** start Source data **
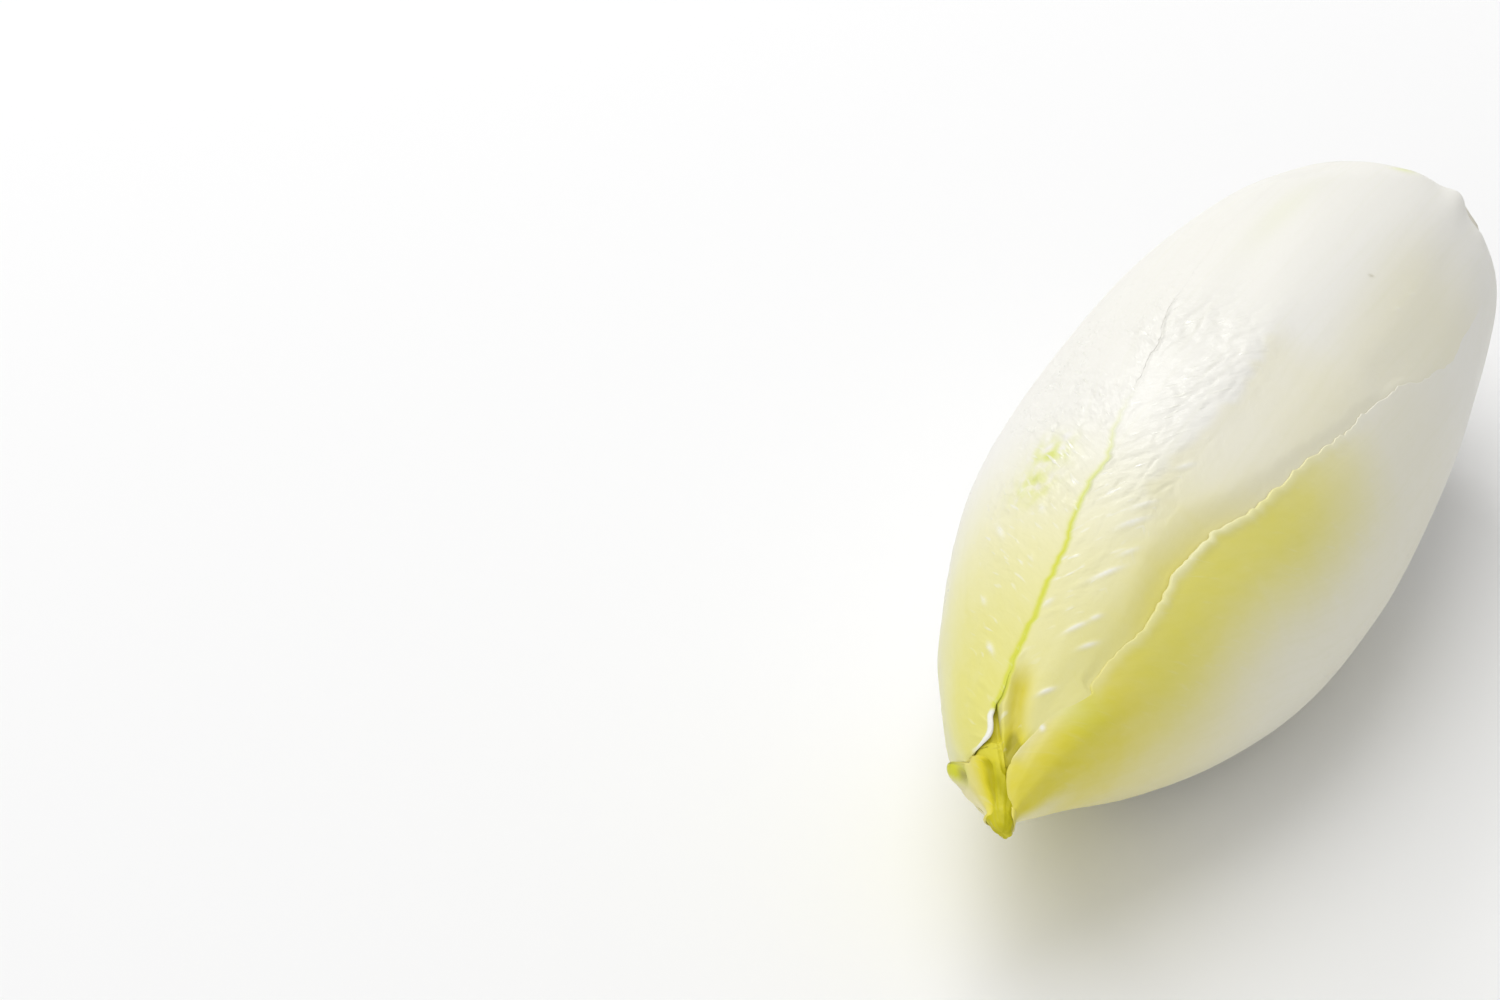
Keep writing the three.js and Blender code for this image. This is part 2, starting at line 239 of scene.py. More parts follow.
def bell(t):
    return np.exp(-np.square(t))


def turned(angle, start):
    return np.mod(angle - start + 180, 360) - 180


def random_at(i, j, seed):
    """A repeatable random number from 0 to 1 for each lattice point."""
    n = (i.astype(np.int64) * 374761393 + j.astype(np.int64) * 668265263 + seed * 974711) & 0xFFFFFFFF
    n = ((n ^ (n >> 13)) * 1274126177) & 0xFFFFFFFF
    n = ((n ^ (n >> 16)) * 2246822519) & 0xFFFFFFFF
    return ((n ^ (n >> 15)) & 0xFFFFFF) / 0xFFFFFF


def noise(u, v, seed):
    """Gradient noise, about -1 to 1."""
    u, v = np.broadcast_arrays(np.asarray(u, float), np.asarray(v, float))
    i, j = np.floor(u), np.floor(v)
    fu, fv = u - i, v - j

    def corner(di, dj):
        angle = 2 * np.pi * random_at(i + di, j + dj, seed)
        return np.cos(angle) * (fu - di) + np.sin(angle) * (fv - dj)

    su, sv = smooth(fu), smooth(fv)
    near = corner(0, 0) * (1 - su) + corner(1, 0) * su
    far = corner(0, 1) * (1 - su) + corner(1, 1) * su
    return 1.6 * (near * (1 - sv) + far * sv)


def cells(u, v, seed):
    """Distances to the nearest and second nearest of scattered cell centres."""
    i, j = np.floor(u), np.floor(v)
    nearest = np.full(u.shape, 9.0)
    second = nearest.copy()
    for di in (-1, 0, 1):
        for dj in (-1, 0, 1):
            ci, cj = i + di, j + dj
            away = np.hypot(ci + random_at(ci, cj, seed) - u, cj + random_at(ci, cj, seed + 1) - v)
            second = np.minimum(second, np.maximum(nearest, away))
            nearest = np.minimum(nearest, away)
    return nearest, second


# The outer form

def ring_radius(x):
    return along(RINGS, x)[0]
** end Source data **
**What needs to be done**
Reproduce all data above, unchanged.

**Result of the exercise**
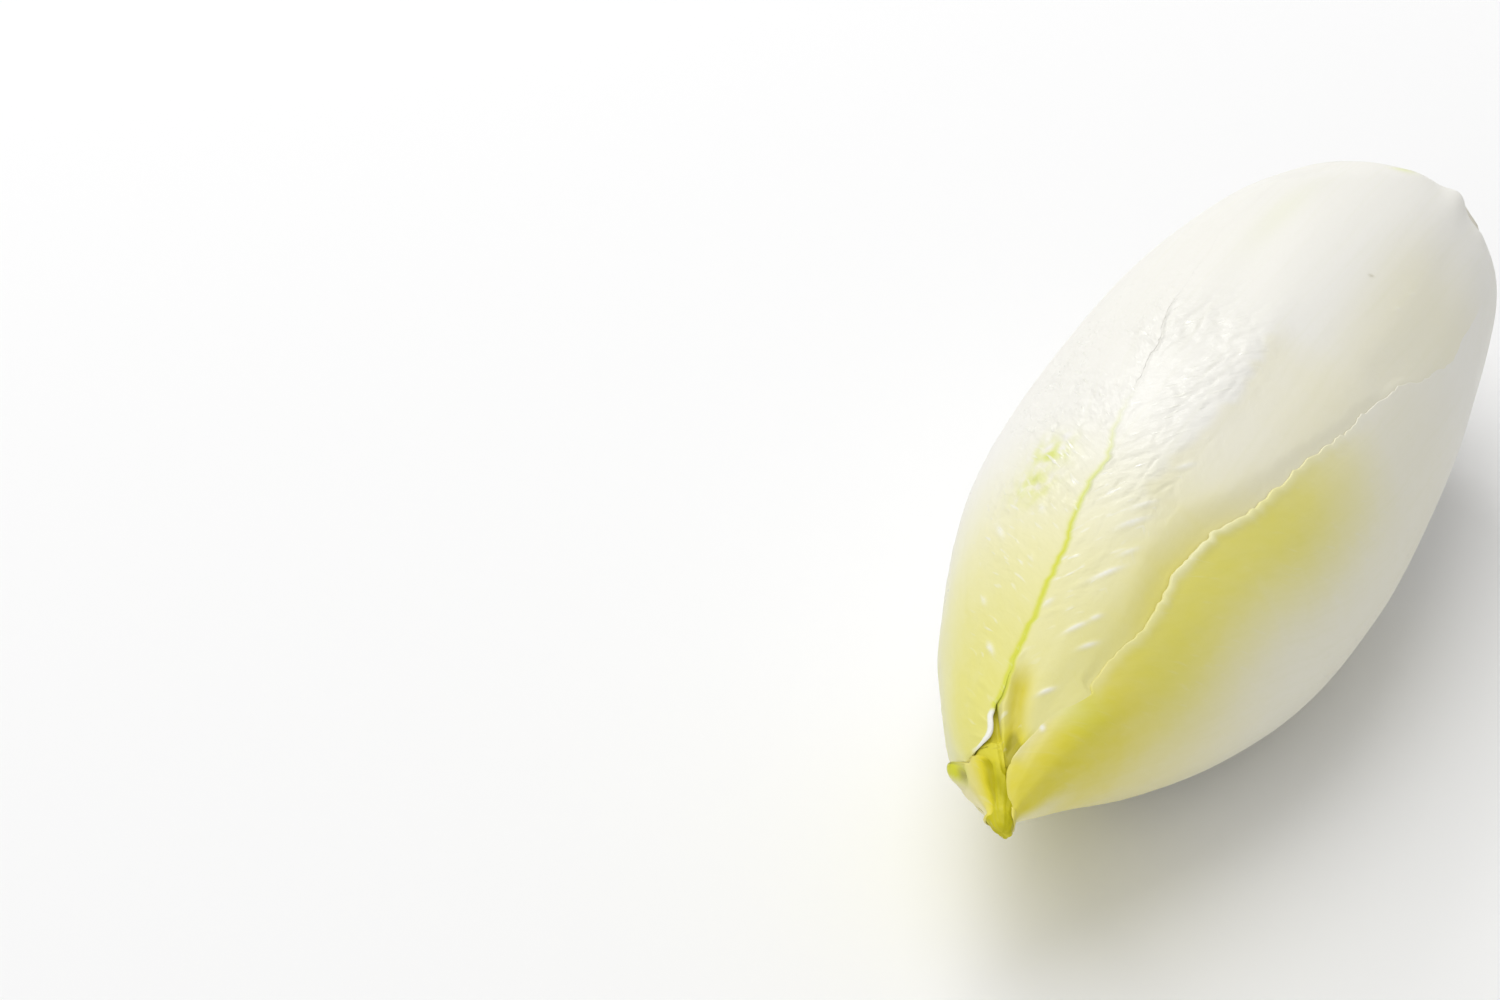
Keep writing the three.js and Blender code for this image. This is part 2, starting at line 239 of scene.py. More parts follow.
def bell(t):
    return np.exp(-np.square(t))


def turned(angle, start):
    return np.mod(angle - start + 180, 360) - 180


def random_at(i, j, seed):
    """A repeatable random number from 0 to 1 for each lattice point."""
    n = (i.astype(np.int64) * 374761393 + j.astype(np.int64) * 668265263 + seed * 974711) & 0xFFFFFFFF
    n = ((n ^ (n >> 13)) * 1274126177) & 0xFFFFFFFF
    n = ((n ^ (n >> 16)) * 2246822519) & 0xFFFFFFFF
    return ((n ^ (n >> 15)) & 0xFFFFFF) / 0xFFFFFF


def noise(u, v, seed):
    """Gradient noise, about -1 to 1."""
    u, v = np.broadcast_arrays(np.asarray(u, float), np.asarray(v, float))
    i, j = np.floor(u), np.floor(v)
    fu, fv = u - i, v - j

    def corner(di, dj):
        angle = 2 * np.pi * random_at(i + di, j + dj, seed)
        return np.cos(angle) * (fu - di) + np.sin(angle) * (fv - dj)

    su, sv = smooth(fu), smooth(fv)
    near = corner(0, 0) * (1 - su) + corner(1, 0) * su
    far = corner(0, 1) * (1 - su) + corner(1, 1) * su
    return 1.6 * (near * (1 - sv) + far * sv)


def cells(u, v, seed):
    """Distances to the nearest and second nearest of scattered cell centres."""
    i, j = np.floor(u), np.floor(v)
    nearest = np.full(u.shape, 9.0)
    second = nearest.copy()
    for di in (-1, 0, 1):
        for dj in (-1, 0, 1):
            ci, cj = i + di, j + dj
            away = np.hypot(ci + random_at(ci, cj, seed) - u, cj + random_at(ci, cj, seed + 1) - v)
            second = np.minimum(second, np.maximum(nearest, away))
            nearest = np.minimum(nearest, away)
    return nearest, second


# The outer form

def ring_radius(x):
    return along(RINGS, x)[0]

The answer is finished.